Kej 2: 18 – 24; Ibr 2: 9 – 11; Mrk 10: 2 – 16
Minggu, 06. 10. 2024
- Dalam Bacaan Pertama, Kitab Kejadian menandaskan bahwa pria dan wanita mempunyai kesamaan derajat, pasangan yang setara. “Tulang dari tulangku dan daging dari dagingku” (Kej 2:23).
- Bagi orang Ibrani kuno, tulang dan daging menunjuk kepada pribadi seutuhnya. Demikianlah wanita adalah pribadi yang setara dengan pria, dan karena setara, maka wanita adalah pasangan yang sesuai.
- Dalam rencana Allah, wanita bersatu dengan pria sebagai penolong yang sederajat dan semartabat, hanya tugas dan tanggung jawab mereka berbeda. Wanita adalah bagian yang tak terpisahkan dari pria. Dia adalah teman yang sama derajat.
- Persatuan mereka begitu kuat dan akrab, sehingga tidak dapat diputuskan. Tak ada satu alasan pun yang bisa mengizinkan suatu perceraian. Maka dituntut kesetiaan dari pasangan suami-istri.
- Dalam Bacaan Injil, dikisahkan tentang pertanyaan orang-orang Farisi kepada Yesus, “Apakah seorang suami diperbolehkan menceraikan istrinya?” dan jawaban Yesus atas pertanyaan itu.
- Jawaban Yesus atas pertanyaan yang diajukan orang-orang Farisi itu sangat jelas.
- “Justru karena ketegaran hatimulah maka Musa memberi izin bercerai dengan membuat surat talak. Sebab dari awal mula, Allah menjadikan mereka pria dan wanita. Sebab itu, pria akan meninggalkan ayah dan ibunya dan bersatu dengan istinya, sehingga keduanya menjadi satu daging. Dengan demikian mereka bukan lagi dua, melainkan satu. Karena itu, apa yang telah dipersatukan Allah, tidak boleh diceraikan manusia.” (Mrk. 10:5 – 9).
- Jadi, Yesus menegaskan bahwa sejak awal mula Allah merencanakan satu perkawinan sebagai satu persekutuan seumur hidup antara seorang pria dan seorang wanita.

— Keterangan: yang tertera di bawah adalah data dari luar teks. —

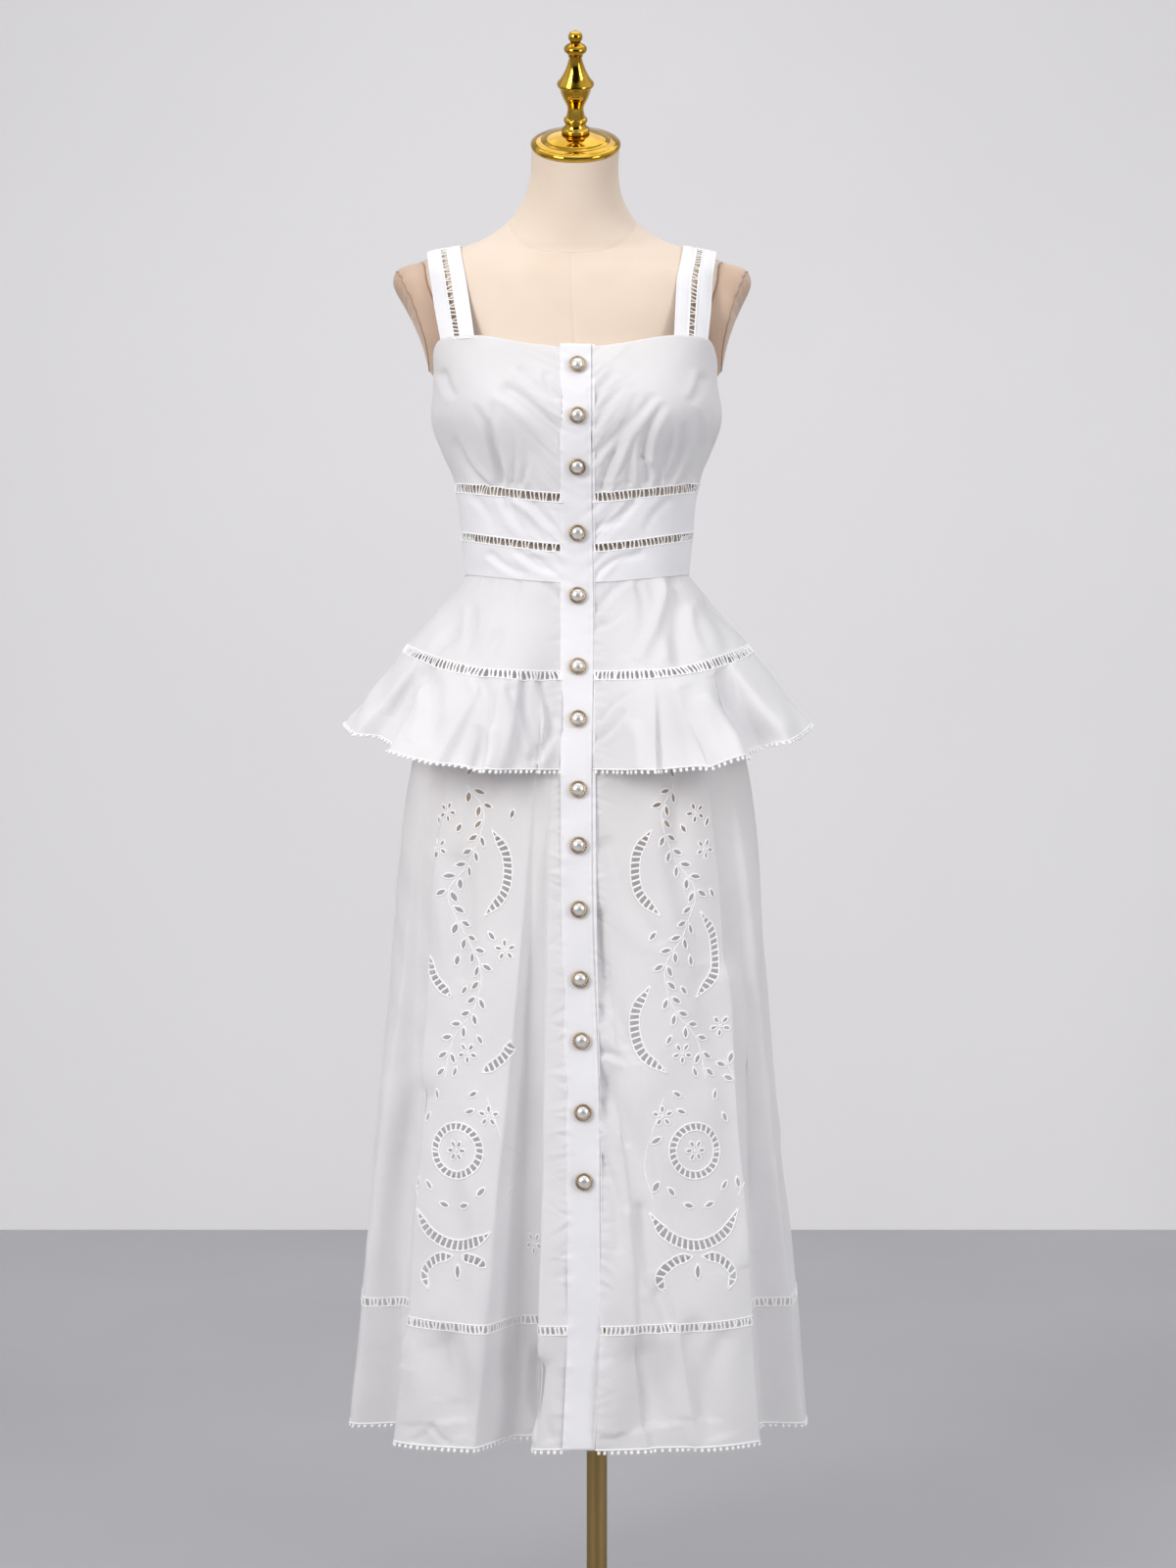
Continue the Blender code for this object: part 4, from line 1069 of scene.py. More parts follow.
# %% [markdown]
# ## The bust
# The bust panels are gathered into the tape below them, and pull a little towards the
# armholes. On the wearer's right the creases fan up from the waist; on the left a long one
# crosses from the band towards the strap. The back is smoother, with drags at the seams.

# %% Place the creases of the bust
BUST_CREASES = table(Crease, """
 -.079 1.2345 -.1073 1.3164 .0045  -.005 .6
-.0759 1.2385  -.088 1.3164  .004  -.004 .6
 -.067  1.236   -.07   1.29 .0035 -.0029 .8
-.0985 1.2345  -.128  1.285 .0045 -.0043 .6
-.0577  1.235  -.052  1.272 .0035 -.0025 .8
-.0729 1.3275 -.0162 1.2689  .006 -.0032 .3
  -.03  1.345  -.019  1.318  .004 -.0018 .3
 .0263 1.2284   .083 1.3255  .005 -.0054 .4
 .0739 1.2365  .0698 1.2608 .0035  -.004 .3
 .0698 1.2608  .0911 1.3164 .0045 -.0047 .5
 .0961 1.2385  .1133 1.2972  .004 -.0043 .5
  .055  1.235   .064  1.286 .0035 -.0029 .8
  .085  1.236     .1    1.3 .0035 -.0032 .8
 -.069  1.333  -.019  1.285  .004 -.0022 .3
 -.056   1.35  -.019  1.318 .0045  -.002 .3
   .02   1.29   .052  1.335  .004 -.0024 .4
   .02  1.262   .064  1.324 .0042 -.0028 .4
   .02  1.318   .042  1.348 .0036  -.002 .4
  .118   1.24    .13   1.31 .0045 -.0036 .5
  .133  1.345    .12  1.318  .005  -.003 .4
 -.138   1.35  -.125  1.324  .005  -.003 .4
""")
BACK_BUST_CREASES = table(Crease, """
 .118 1.245   .07 1.278 .0045 -.0029 .6
 .123 1.265  .082 1.302 .0045 -.0026 .6
-.115 1.242 -.062  1.27 .0045 -.0029 .6
-.124  1.27 -.075   1.3  .005 -.0024 .6
 .098 1.346   .04  1.29  .006 -.0022 .5
-.099 1.345 -.045 1.286  .006 -.0022 .5
""")
CLOTH_WALL = 0.0008
cuts = {}                    # each sheet's cut: width, length, area
grids = {}                   # each sheet's points, for the tapes that are sewn to its edges
sheets = {}                  # each sheet's object
print("creases of the bust:", len(BUST_CREASES), "in front,", len(BACK_BUST_CREASES), "behind")

# %% Define how a panel becomes a piece
SEAM_FADE = 0.010            # creases vanish over this much beside a side seam
TUCK_SINK = 0.0008           # how far a panel's edge sinks under the band
JOIN_BEHIND = 0.0007         # how far a sewn-on top edge lies behind the edge above it
JOIN_REACH = 0.030
BAND_HEM, BAND_TOP = 0.2545, 1.379
WAIST_Z = 1.136
BAND_ABOVE_WAIST = dict(pitch=0.0125, reach=0.026, depth=0.0017, half=0.0026, lean=0.25, tilt=0.8)
BAND_BELOW_WAIST = dict(pitch=0.0082, reach=0.011, depth=0.0012, half=0.0020, lean=0.35)
SIDE_SEAM = dict(pitch=0.017, reach=0.012)
SIDE_SEAM_STEP = 0.008       # between the puckers at a back panel's two seams
TAPE_SEAM = dict(pitch=0.0085, reach=0.008, depth=0.0006)
edge_puckers = {
    edge: draw_puckers(seed, WAIST_Z, BAND_TOP, **BAND_ABOVE_WAIST)
    + draw_puckers(seed + 1, BAND_HEM, WAIST_Z, **BAND_BELOW_WAIST)
    for edge, seed in ((-1, 390), (1, 410))
}


def band_puckers(panel):
    """Puckers beside the button band, which go on across its seam; the back has none."""
    if panel.side == 0:
        return np.zeros(panel.away.shape)
    z = panel.points[..., 2]
    low, high = float(z.min()) - 0.04, float(z.max()) + 0.04
    near = [p for p in edge_puckers[panel.side] if low < p.place < high]
    lift = pucker_lift(near, z, panel.away - BAND_TUCK)
    return lift - TUCK_SINK * ease(1 - panel.away / BAND_TUCK)


def side_drag(panel, seed, depth):
    """Short puckers beside the side seams, where two edges were sewn together."""
    z = panel.points[..., 2]
    drawn = draw_puckers(seed, float(z.min()), float(z.max()), depth=depth, **SIDE_SEAM)
    far = panel.widths[:, None] - panel.away
    lift = pucker_lift(drawn, z, far)
    if panel.side == 0:
        lift = lift + pucker_lift(drawn, z + SIDE_SEAM_STEP, panel.away)
    return lift


def raised(panel, lift):
    """A panel's points, raised by its creases; at the side seams neighbours still meet."""
    seam = panel.widths[:, None] - panel.away
    seam = seam if panel.side else np.minimum(seam, panel.away)
    return panel.points + outward(panel.points) * (lift * ease(seam / SEAM_FADE))[..., None]


def joined(points, edge):
    """Draw a panel's top onto the edge above it, a little behind that edge."""
    top = walk(edge, np.linspace(0, 1, points.shape[1])) - outward(points)[0] * JOIN_BEHIND
    top[:, 2] += JOIN_BEHIND
    from_top = np.linalg.norm(points - points[:1], axis=-1)
    return points + (top - points[0])[None] * ease(1 - from_top / JOIN_REACH)[..., None]


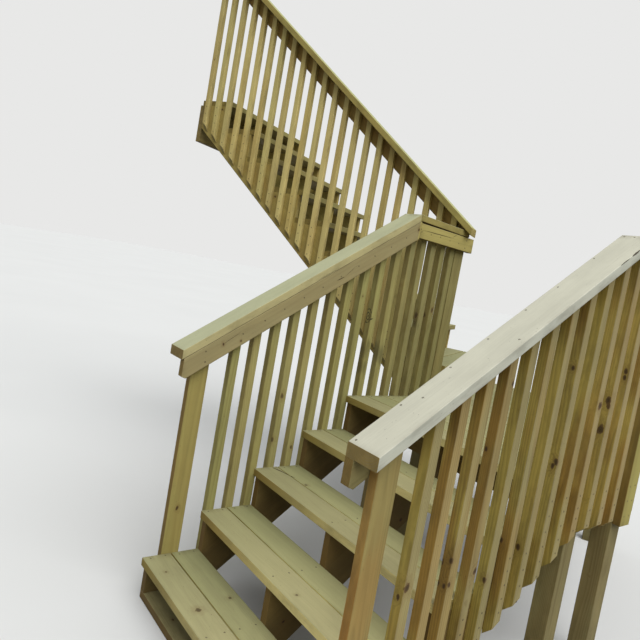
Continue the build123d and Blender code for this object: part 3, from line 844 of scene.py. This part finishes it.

- Tujuannya adalah untuk kelahiran anak-anak dan pendidikannya, dan juga untuk saling mencintai dan saling melengkapi antara suami dan istri. Semuanya itu menuntut ikatan pertalian seumur hidup.
- Perceraian yang berusaha menghancurkan ikatan pertalian ini, melawan hukum Sang Pencipta yang berisikan apa yang paling baik demi kebahagiaan lahir-batin manusia.
- Kegagalan, kekecewaan, penderitaan, persoalan-persoalan yang timbul dalam hidup suami-istri tidak boleh mengecilkan hati pasangan yang menikah.
- Hanya melalui penderitaan dan kemalangan, orang akhirnya menikmati kemuliaan bersama Kristus.
- Dalam Bacaan Kedua, menurut Surat Kepada Orang Ibrani, Yesus yang menguduskan dan manusia yang dikuduskan saling berhubungan begitu erat satu dengan yang lain, karena mempunyai asal yang sama (Ibr 2:11). Karena itu, Yesus menerima manusia sebagai saudara-Nya. Kita semua adalah saudara-saudari Yesus.
- Dewasa ini, banyak hal yang tampaknya telah berubah. Orang memiliki gagasan yang berbeda mengenai perkawinan. Terjadi banyak kekecewaan dan kebingungan mengenai perkawinan.
- Bahkan ada orang-orang muda yang bertanya, “Apa gunanya menikah? Begitu banyak perkawinan yang berakhir dengan perceraian.” Banyak gadis yang mengeluh, “Perkawinan tradisional menindas kaum wanita.”
- Dalam kebingungan seperti itu, patutlah kita mendengarkan rencana Allah bagi pria dan wanita, seperti dikisahkan dalam bacaan-bacaan suci hari ini.
Berkah Dalem. Deo Gratias. (McL. Batu, 06. 10. 2024; dari aneka sumber).